O, gerilla yaşantısıyla bütünleşmişti. Gerektiğinde
eline kazma alır, mevzi kazardı. Gerektiğinde koca bir çukurun içindeki hamuru
ekmek yapmak için saatlerce ateşin karşısında otururdu. Bazı kadın yoldaşlarda
"ben nasıl mevzi kazarım, kazma sallayamam" mantığı vardı. Behiye ise
"kadın
işi, erkek işi olur mu? Hepimiz gerillayız. Gerekirse ben mevzi kazarım, erkek arkadaş
ekmek yapar" derdi. Her an her işte Behiye'yi görmek mümkündü.
Dobra dobra konuşuyordu
dedim ya, eleştirileri de öyleydi. Yani acımasızdı. Bir gün ateş yakmak için
odun toplamamız gerekiyordu. Herkes odun toplamaya çıktı. Ben montuma sıkı sıkı sarılarak öylece ateşin yakılmasını beklemeye başladım.
Bir kaç gündür tembelliğim tutmuştu. Odun toplamak istemiyordum. Behiye
kucağında odunla tepemde dikildi; "Niye oturuyorsun, hadi kalk! Neye uğradığımı şaşırdım. Sert
bir tokat yemiş gibi oldum. Sessizce kalkarak odun toplamaya gittim. Sarsılmıştım.
Bir daha da o tür bir tembelliğe yeltenmedim. İşte böyleydi Behiye. Yanlış
eksik gördüğünü affetmez, hemen kendine has üslubuyla eleştirirdi.
1994 Ekim ayında Ovacık-Emirgan'da
şehit düşen 13 yoldaşımızdan biri oldu. Çatışmanın başında soğukkanlı bir
şekilde çatıştı. Mevzi değiştirirken başından aldığı bir kurşunla şehit düştü.
Parmağı çok sevdiği silahının tetiğindeydi. Behiye bizlere çok şey öğretti.

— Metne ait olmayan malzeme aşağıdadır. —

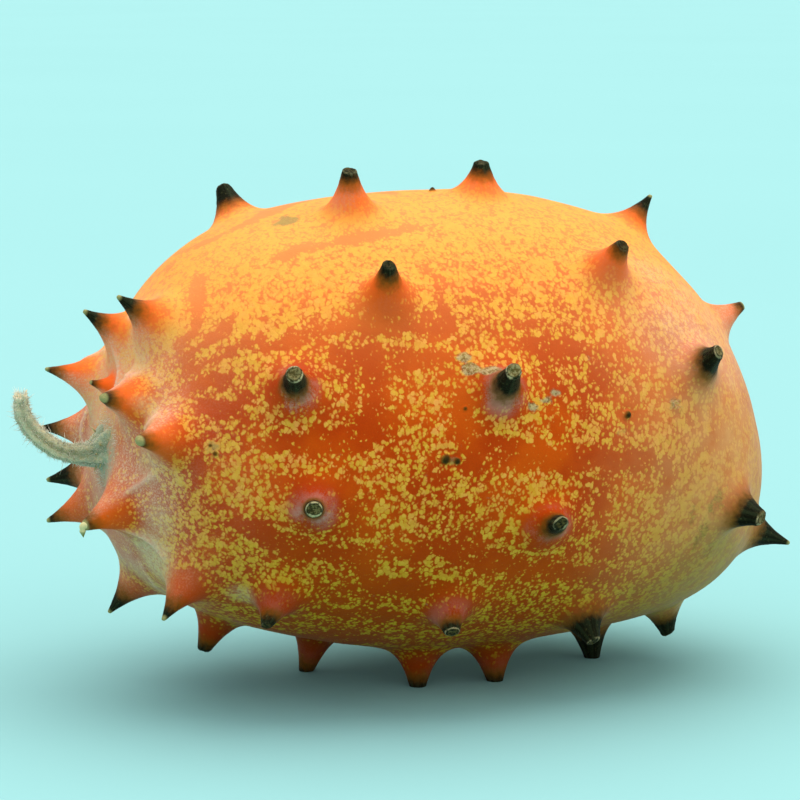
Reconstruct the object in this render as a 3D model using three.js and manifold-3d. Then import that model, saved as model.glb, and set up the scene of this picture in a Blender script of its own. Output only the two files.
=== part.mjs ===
import * as THREE from "three";
import { mergeVertices } from "three/addons/utils/BufferGeometryUtils.js";
import Module from "manifold-3d";

// A ripe horned melon lying on four of its horns, with the curled stub of its stalk.
// Millimetres, +Z up. The fruit lies along X: stem end towards -X, blossom end towards +X.
// The group ends up with its origin at the middle of its underside.

const wasm = await Module();
wasm.setup();

// Fruit body: a blunt egg, round across, whose middle line droops towards the blossom end.
// bodySwell and bodySag are the terms of its two curves, from the constant term upwards, in
// the share along its half-length.
const bodyHalfLength = 58.2;
const bodyRadius = 38.8;
const bodySwell = [1, 0.02, 0.21, 0, 0.03, -0.086];
const bodySag = [0, 0.82, -0.27, 6.93, 8.59, -3.62];
const bodySides = 44;
const bodyRings = 28;

// Where the lowest horns meet the table, measured from the widest ring's centre.
const tableLevel = -44.5;

// Horns. The flare is the radius of the wide foot that swells out of the rind. Its rim lies
// hornRoot under the rind, and its middle hornCore under it. hornSteps are the shares of the
// height at which a horn has a ring. A tip below slimTip makes the horn a cone.
const hornFlare = 7.2;
const slimFlare = 5.4;
const budFlare = 4;
const postCurve = 2.4;
const coneCurve = 2;
const hornRoot = 1.8;
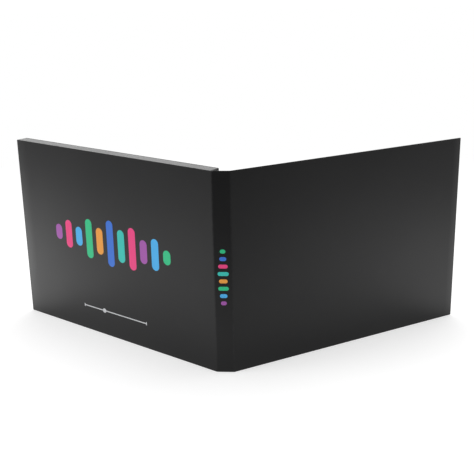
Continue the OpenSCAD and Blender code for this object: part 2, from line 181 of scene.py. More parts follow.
class PrintSettings(bpy.types.PropertyGroup):
    bar_w: FloatProperty(name="Bar", description="Width of the printed bars", default=7.4 * MM, unit="LENGTH")
    pitch: FloatProperty(name="Pitch", description="Distance between the bars' middles", default=12.0 * MM,
                         unit="LENGTH")
    bar_h: FloatProperty(name="Tallest bar", description="Height of the tallest bar", default=38 * MM,
                         unit="LENGTH")
    middle: FloatProperty(name="Middle", description="Height of the bars' middle line", default=80 * MM,
                          unit="LENGTH")
    line_z: FloatProperty(name="Timeline", description="Height of the printed timeline", default=21 * MM,
                          unit="LENGTH")
    line_w: FloatProperty(name="Timeline length", description="Length of the printed timeline",
                          default=70 * MM, unit="LENGTH")
    meter_z: FloatProperty(name="Meter", description="Height of the middle of the spine's level meter",
                           default=74 * MM, unit="LENGTH")
    meter_pitch: FloatProperty(name="Meter pitch", description="Distance between the level meter's bars",
                               default=5.6 * MM, unit="LENGTH")


class StageSettings(bpy.types.PropertyGroup):
    lens: FloatProperty(name="Lens", description="Focal length of the camera", default=65.16, unit="CAMERA")
    viewpoint: FloatVectorProperty(name="Camera", description="Place of the camera", subtype="TRANSLATION",
                                   default=(0.05862, -0.63444, 0.28353))
    floor: FloatProperty(name="Floor", description="Side of the floor", default=12.0, unit="LENGTH")
    key: FloatProperty(name="Key", description="Power of the overhead lamp", default=15.5, unit="POWER")
    fill: FloatProperty(name="Fill", description="Power of the lamp on the left", default=6.5, unit="POWER")
    world: FloatProperty(name="World", description="Strength of the even light from all round", default=0.55,
                         min=0, max=2)


# Shapes


def grid_faces(rows, cols, ring=False):
    """Quads between neighbours on a grid whose columns close on themselves. With ring, its rows do too."""
    i = np.arange(rows if ring else rows - 1)[:, None]
    j = np.arange(cols)[None, :]
    k, m = (i + 1) % rows, (j + 1) % cols
    return np.stack([i * cols + j, i * cols + m, k * cols + m, k * cols + j], -1).reshape(-1, 4)


def outward(points, quads, caps):
    """Faces of a closed surface, all turned round where its volume, the sum over its triangles of a . (b x c)
    from the middle of its points, is negative."""
    fans = [np.stack([np.full(len(c) - 2, c[0]), c[1:-1], c[2:]], 1) for c in caps]
    triangles = np.concatenate([quads[:, :3], quads[:, [0, 2, 3]], *fans])
    centred = points - points.mean(0)
    a, b, c = (centred[triangles[:, n]] for n in range(3))
    step = -1 if np.einsum("ij,ij->", a, np.cross(b, c)) < 0 else 1
    return [f[::step] for f in quads.tolist() + [c.tolist() for c in caps]]


def loft(rings, ring=False):
    """Closed surface through a stack of closed outlines: quads join each to the next, and flat faces close
    the first and the last. With ring, the last outline joins the first instead."""
    rows, cols = rings.shape[:2]
    points = rings.reshape(-1, 3)
    caps = [] if ring else [np.arange(cols)[::-1], np.arange((rows - 1) * cols, rows * cols)]
    return points, outward(points, grid_faces(rows, cols, ring), caps)


def joined(shapes):
    """Several closed shapes as one, the faces of each counted on from the points before it."""
    starts = np.cumsum([0] + [len(points) for points, _ in shapes])
    faces = [(np.array(face) + start).tolist() for (_, own), start in zip(shapes, starts) for face in own]
    return np.concatenate([points for points, _ in shapes]), faces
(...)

Onlardan öğrenmeye devam ediyoruz.
(Bu anlatım, Malatya Hapishanesi’ndeki
DHKP-C’li tutsaklar tarafından çıkarılan Başak
Dergisinin 29. Sayısından alınmıştır.)
***
Bir Yoldaşı Anlatıyor:
Behiye yoldaşımız da oldukça yoksul bir ailenin
kızıydı. O, bu durumlarının sorumlularını biliyordu. '38 katliamından Koçuşağı ayaklanmasına ve günümüze kadar bölgede yaşanan
yoksulluğun sefaletin tek sorumlusunun devlet olduğunu ve bunun da düşmanı
olduğunu söylüyordu. Düşman oydu. O ve askerleri. Bunun için de baş kaldırmak,
ölmemek için öldürmek gerek diyordu. Ve yoldaşımız bu düşünceleriyle daha iyi
ve onurlu yaşayabilmek için yapması gerekeni yapmış, kendisine ilk ulaşan
müfrezemize katılarak payına düşeni yapmaya çalışmıştır.
Behiye yoldaşın güçlü bir inadı vardı. Bu inadı,
yaşamın genel kuralları için değildi, ancak bunun dışında yoldaşın kafasının
yatmadığı bir işi kimse ona yaptıramazdı. Onu tek harekete geçirecek olan şey
ikna edilmesiydi. Ve iknayla yaklaşıldığında ise
ondan istenilenin dışında çok daha yararlı yönlerini ortaya koyabiliyordu. Bu
yaklaşımlarla ortaya güzel şeyler çıkarırdı. Çok şeyler öğrenmesi gerekmesine
ve bunun için birçok zorluklarla karşılaşıyor olmasına rağmen o, hep inadına
zorlukları adım adım aşarak, kararlı bir şekilde sevgi
ve coşkuyla silahına sarılmasını bilmiştir.